И вот один из гарибальдийцев пишет драму. Не Гарибальди вдохновляет его, - этот удивительный человек, не знающий, что такое невозможность, - не подвиги его лихих волонтеров, не радостно-грозная стихия поднявшегося за свободу народа, нет! Рисует он двор неаполитанского короля Франческо, ужас его при известии о высадке тысячи в Сицилии, всеобщее отчаяние при приближении победоносного Гарибальди, вопли, стоны - и силою художественного заражения заставляет души зрителей зазвучать в один тон с этими воплями и стонами сломленных насильников. Да что же это такое?! Ведь это бессмыслица, это - психологическая невозможность! Если бы кто-нибудь рассказал подобное, никто бы не поверил. И, однако, именно это самое представляют "Персы" Эсхила, - Эсхила, который сам был тяжело ранен при Марафоне, который сражался и при Саламине, и при Платеях.
И чудовищная трагедия эта не вызывала в слушателях недоумения, она будила в их душах божественный отклик, созвучное настроение. Мало того, это настроение - для нас такое непонятное и противоестественное - для тогдашнего эллина было не случайным, а, по-видимому, наиболее естественным. Не один Эсхил отозвался на радость освобождения Эллады патетическим живописанием скорби персов. До нас дошли сведения еще об одной трагедии, имевшей сюжетом также борьбу Эллады с Персией. Это - "Финикинянки" Фриниха, поставленные на сцену несколькими годами раньше эсхиловых "Персов". И здесь опять в центре трагедии были не подвиги эллинского мужества, не радость победы, а скорбь персов о гибели их могущества!

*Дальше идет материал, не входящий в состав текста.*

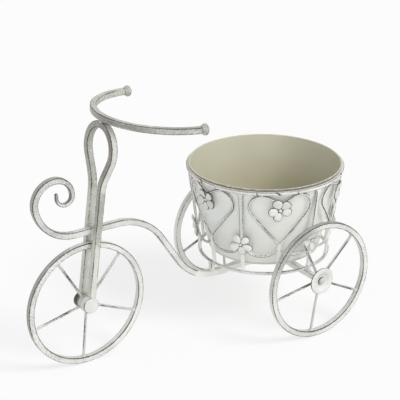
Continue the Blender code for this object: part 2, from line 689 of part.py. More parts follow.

Как же далеко ушел прочь от Аполлона теперешний трагический грек с его нездоровым исканием скорби во что бы то ни стало! Радостью и счастьем должен был служить человек Аполлону. Теперь же самую чистую, беспримесную радость он умудрялся претворить в скорбь, умудрялся увидеть в ней только напоминание о тленности и преходимости всего человеческого. Не верь жизни! Не возносись! Помни о черных силах, неотступно стоящих над человеком!

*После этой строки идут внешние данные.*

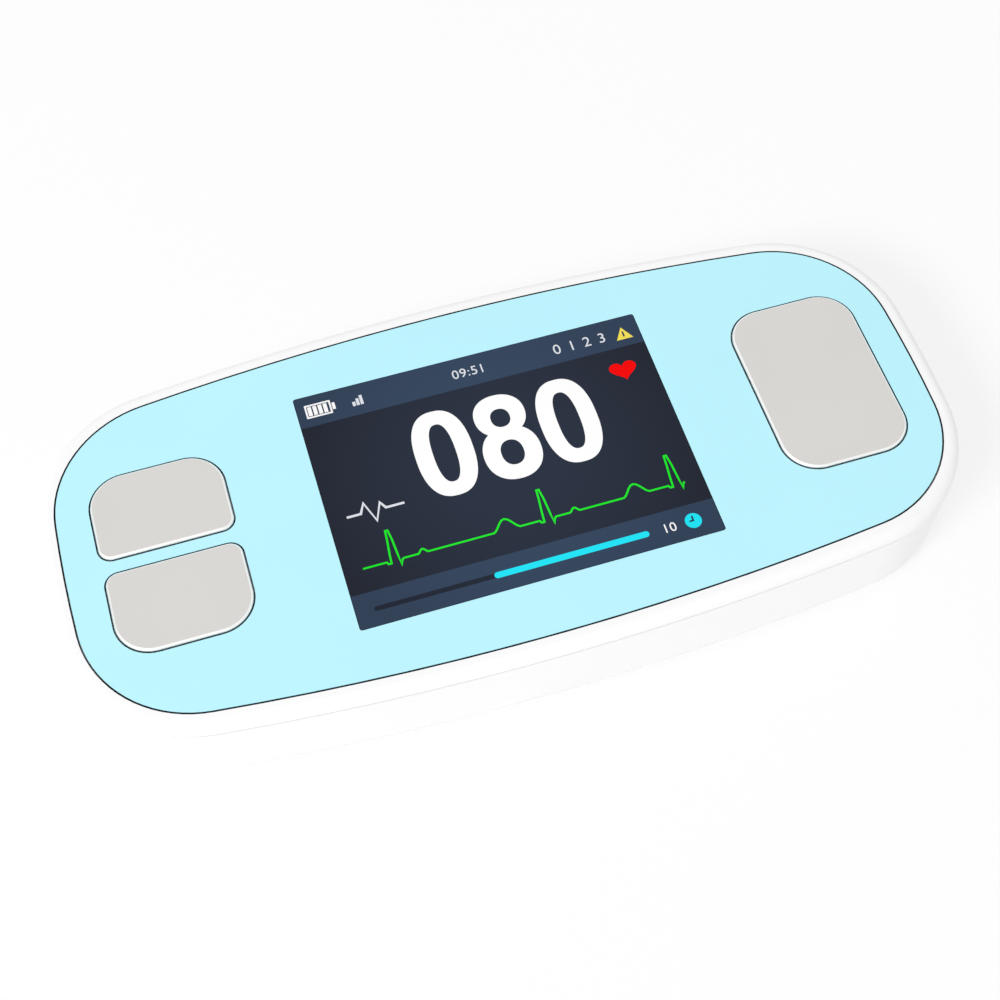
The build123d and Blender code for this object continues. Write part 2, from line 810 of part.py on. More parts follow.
def make_port_flap():
    """Soft flap, flush with the end of the housing, with a shallow plug for the socket."""
    width = port_recess_width - 2 * flap_clearance
    height = port_recess_height - 2 * flap_clearance
    radius = port_recess_radius - flap_clearance
    inner_x = port_floor_x - flap_clearance
    panel = extrude(port_plane(inner_x) * RectangleRounded(width, height, radius), amount=cut)
    panel = panel & drafted(rear_offset, 0, back_edge_radius)
    plug_width = socket_width - 2 * (socket_wall + flap_plug_clearance)
    plug_height = socket_height - 2 * (socket_wall + flap_plug_clearance)
    return panel + stadium(plug_width, plug_height, flap_plug_length, port_plane(inner_x + flap_plug_length))


def make_flap_anchor():
    """The end of the flap's strap that stays in the wall, held by a barb inside."""
    body = extrude(port_plane(port_face_x + strap_thickness) * strap_plan(0, 0), amount=cut)
    body = body & drafted(rear_offset, 0, back_edge_radius)
    inner_x = port_face_x + wall_thickness + port_pad_depth
    stem = Pos(strap_y(), 0) * Circle(strap_stem_diameter / 2)
    body += extrude(port_plane(inner_x) * stem, amount=inner_x - port_face_x - strap_thickness)
    barb = Pos(strap_y(), 0) * Circle(strap_barb_diameter / 2)
    return body + extrude(port_plane(inner_x + strap_barb_height) * barb, amount=strap_barb_height)


def make_power_button():
    """Power key with a flange behind the wall."""
    depth = key_wall_y + key_proud - key_flange_y
    cap = stadium(key_length, key_height, depth, key_plane(key_flange_y))
    cap = fillet(cap.faces().sort_by(Axis.Y)[-1].edges(), key_edge_radius)
    length = key_length + 2 * key_flange_margin
    height = key_height + 2 * key_flange_margin
    return cap + stadium(length, height, key_flange_thickness, key_plane(key_flange_y - key_flange_thickness))


def switch_front():
    """Where the switch's front face stands, just inside the board's edge."""
    return plate_half_width - board_inset - switch_inset


def make_switch_body():
    """Side switch under the board."""
    y = switch_front() - switch_depth / 2
    body = block(0, y, board_height - switch_height, switch_length, switch_depth, board_height)
    length = plunger_length + 2 * thread_gap
    height = plunger_height + 2 * thread_gap
    depth = key_travel + 2 * thread_gap
    return body - extrude(key_plane(switch_front() - depth) * Rectangle(length, height), amount=depth)


def make_switch_plunger():
    """Plunger of the switch, against the key's flange."""
    start = switch_front() - thread_gap
    depth = key_flange_y - key_flange_thickness - start
    return extrude(key_plane(start) * Rectangle(plunger_length, plunger_height), amount=depth)


def make_battery_cell():
    """Flat pouch cell with soft edges."""
    bottom = floor_thickness + battery_pad_thickness
    length = battery_length - battery_cap_length
    x = -battery_cap_length / 2
    pouch = block(x, 0, bottom, length, battery_width, bottom + battery_thickness)
    return fillet(pouch.edges().filter_by(Axis.Y), battery_edge_radius)


def make_battery_cap():
    """Taped protection board across the end of the cell."""
    bottom = floor_thickness + battery_pad_thickness + (battery_thickness - battery_cap_thickness) / 2
    x = battery_length / 2 - battery_cap_length / 2
    width = battery_width - 2 * battery_edge_radius
    return block(x, 0, bottom, battery_cap_length, width, bottom + battery_cap_thickness)


def make_battery_pad():
    """Foam adhesive pad under the cell."""
    length = battery_length - battery_cap_length - 2 * battery_pad_inset
    width = battery_width - 2 * battery_pad_inset
    return block(-battery_cap_length / 2, 0, floor_thickness, length, width, floor_thickness + battery_pad_thickness)


def make_battery_lead():
    """Two short wires from the cell to its plug."""
    start_z = floor_thickness + battery_pad_thickness + battery_thickness / 2
    end_z = board_height - battery_plug_height / 2
    start_x = battery_length / 2
    wires = []
    for side in (1, -1):
        y = lead_y + side * lead_pitch / 2
        points = [
            (start_x, y, start_z),
            (start_x + lead_run, y, start_z),
            (start_x + lead_run + lead_slope_run, y, end_z),
            (start_x + lead_reach, y, end_z),
        ]
        path = FilletPolyline(*points, radius=lead_bend_radius)
        section = Plane(origin=path @ 0, z_dir=path % 0) * Circle(lead_diameter / 2)
        wires.append(sweep(section, path=path))
    return wires


def make_battery_plug():
    """Plug and socket of the battery's lead, under the board."""
    x = battery_length / 2 + lead_reach + battery_plug_length / 2
    bottom = board_height - battery_plug_height
    return block(x, lead_y, bottom, battery_plug_length, battery_plug_width, board_height)


nodes["rear_shell"] = make_rear_shell()
nodes["front_shell"] = make_front_shell()
nodes["face_plate"] = make_face_plate()
nodes["plate_adhesive"] = make_plate_adhesive()
nodes["display_window"] = make_display_window()
nodes["optical_adhesive"] = make_optical_adhesive()
nodes["display_gasket"] = make_display_gasket()
nodes["lcd_panel"] = make_lcd_panel()
nodes["lcd_backlight"] = make_lcd_backlight()
nodes["lcd_flex"] = make_lcd_flex()
nodes["flex_connector"] = make_flex_connector()
nodes["display_carrier"] = make_display_carrier()
nodes["electrode_right"] = make_electrode(0)
nodes["electrode_upper_left"] = make_electrode(1)
nodes["electrode_lower_left"] = make_electrode(2)
nodes["electrode_nuts"] = make_electrode_nuts()
nodes["contact_springs"] = make_contact_springs()
nodes["main_board"] = make_main_board()
nodes["board_screws"] = make_board_screws()
nodes["housing_screws"] = make_housing_screws()
nodes["threaded_inserts"] = make_threaded_inserts()
nodes["processor_chip"] = make_chip(processor_place, processor_size)
nodes["amplifier_chip"] = make_chip(amplifier_place, amplifier_size)
nodes["memory_chip"] = make_chip(memory_place, memory_size)
nodes["wireless_module"] = make_wireless_module()
nodes["crystal"] = make_plain_chip(crystal_place, crystal_size)
nodes["charger_chip"] = make_plain_chip(charger_place, charger_size)
nodes["power_coil"] = make_plain_chip(coil_place, coil_size)
nodes["board_passives"] = make_board_passives()
nodes["buzzer"] = make_buzzer()
nodes["usb_receptacle"] = make_usb_receptacle()
nodes["usb_tongue"] = make_usb_tongue()
nodes["port_flap"] = make_port_flap()
nodes["flap_anchor"] = make_flap_anchor()
nodes["power_button"] = make_power_button()
nodes["switch_body"] = make_switch_body()
nodes["switch_plunger"] = make_switch_plunger()
nodes["battery_cell"] = make_battery_cell()
nodes["battery_cap"] = make_battery_cap()
nodes["battery_pad"] = make_battery_pad()
nodes["battery_lead"] = make_battery_lead()
nodes["battery_plug"] = make_battery_plug()

os.makedirs("parts", exist_ok=True)
for name, shape in nodes.items():
    solid = Compound(children=shape) if isinstance(shape, list) else shape
    export_step(solid, f"parts/{name}.step")
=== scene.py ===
import json
import math

import bmesh
import bpy
from mathutils import Matrix, Vector


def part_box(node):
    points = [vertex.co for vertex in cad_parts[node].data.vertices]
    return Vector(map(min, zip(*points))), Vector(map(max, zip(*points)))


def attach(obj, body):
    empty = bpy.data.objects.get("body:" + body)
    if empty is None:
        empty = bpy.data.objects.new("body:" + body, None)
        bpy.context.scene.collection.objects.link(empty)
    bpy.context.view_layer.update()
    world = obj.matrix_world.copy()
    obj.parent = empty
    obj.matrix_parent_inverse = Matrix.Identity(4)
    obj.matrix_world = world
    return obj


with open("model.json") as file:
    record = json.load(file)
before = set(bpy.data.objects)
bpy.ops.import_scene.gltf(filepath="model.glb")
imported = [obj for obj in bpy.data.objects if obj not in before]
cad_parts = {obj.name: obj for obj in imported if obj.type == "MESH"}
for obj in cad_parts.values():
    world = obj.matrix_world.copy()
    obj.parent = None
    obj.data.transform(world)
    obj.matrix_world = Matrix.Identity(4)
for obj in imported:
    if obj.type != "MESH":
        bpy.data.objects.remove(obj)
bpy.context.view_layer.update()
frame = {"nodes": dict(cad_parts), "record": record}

# Looks for a palm-size heart-rhythm monitor: moulded finishes, satin steel and a lit screen.
# Lengths are in metres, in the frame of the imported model; MM turns millimetres into metres.
MM = 0.001

# Places from the frame: the window lies flush with the plate, and the seam is the tub's upper edge
window_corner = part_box("display_window")[1]
PLATE_TOP = window_corner.z
SCREEN_HALF = (window_corner.x / MM, window_corner.y / MM)
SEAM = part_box("rear_shell")[1].z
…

А между тем в той же грандиозной борьбе крохотного эллинского народа с могучей Персией - мало ли в ней было того, что могло бы исполнить дух как раз великой веры в жизнь и в силу человеческого духа, веры в преодолимость грозных наджизненных сил? Ну, хотя бы, например, гибель Леонида с его спартанцами при Фермопилах, как о ней рассказывает Геродот. Горсть воинов перед несметными полчищами врагов. Близок бой, а они забавляются играми, расчесывают и украшают себе волосы. Удивленный, смеющийся царь персидский и смущенный ренегат, объясняющий ему: "Царь! Таков у них обычай: когда они идут на смерть, они украшают свои головы". Бой. "Всему миру и особенно царю стало ясно, что на свете много людeй, но мало мужeй". Предатель заводит персов в тыл спартанцам. Всему конец. Они отпускают союзников и остаются одни. Им говорят: "Но ведь врагов так много, что стрелы их затемнят солнце!" Они усмехаются и отвечают: "Тем лучше - мы будем сражаться в тени". И вот последний бой, врагам нет числа, все оружие поломалось; бойцы окружены на холме и все гибнут под ударами врагов и, умирая, улыбаются гордыми, светлыми улыбками.

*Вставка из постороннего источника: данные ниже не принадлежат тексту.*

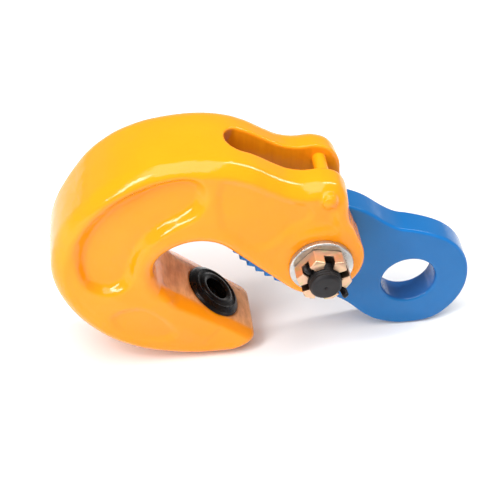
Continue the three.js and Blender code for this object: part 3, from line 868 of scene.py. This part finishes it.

Если для трагедии даже так уж необходимо страдание, то мало ли здесь страдания? Однако всякий, кто хоть сколько-нибудь уразумел дух эллинской трагедии, сразу почувствует, что для трагедии такая тема совершенно не годилась. Да, страдание налицо. Но силою и величием человеческого духа оно преодолено; есть страдания, есть смерть, но нет ужаса, а вместо него поднимающая душу радость борьбы, освящение и утверждение жизни даже в страданиях и смерти, бодряще-крепкое ощущение, что "на свете нет ничего страшного". "Женоподобному" Дионису при таком строе чувств делать было бы нечего. Это - настроение "бойца" Аполлона. А в трагедии царил Дионис.
Отношение эллина к эсхиловым "Персам" станет для нас еще более характерным, если мы сопоставим его с одним эпизодом, о котором рассказывает Геродот. В начале V века, во время восстания ионийцев против персов, персидские полчища разрушили Милет, греческий город на берегу Малой Азии, издавна бывший в союзе с Афинами. Трагик Фриних написал по этому поводу трагедию "Взятие Милета". Геродот рассказывает: глядя на трагедию, все зрители заливались слезами и... приговорили Фриниха к штрафу в тысячу драхм за то, что он напомнил им об их горе. И на будущее время специальным законом было воспрещено ставить на сцене эту пьесу.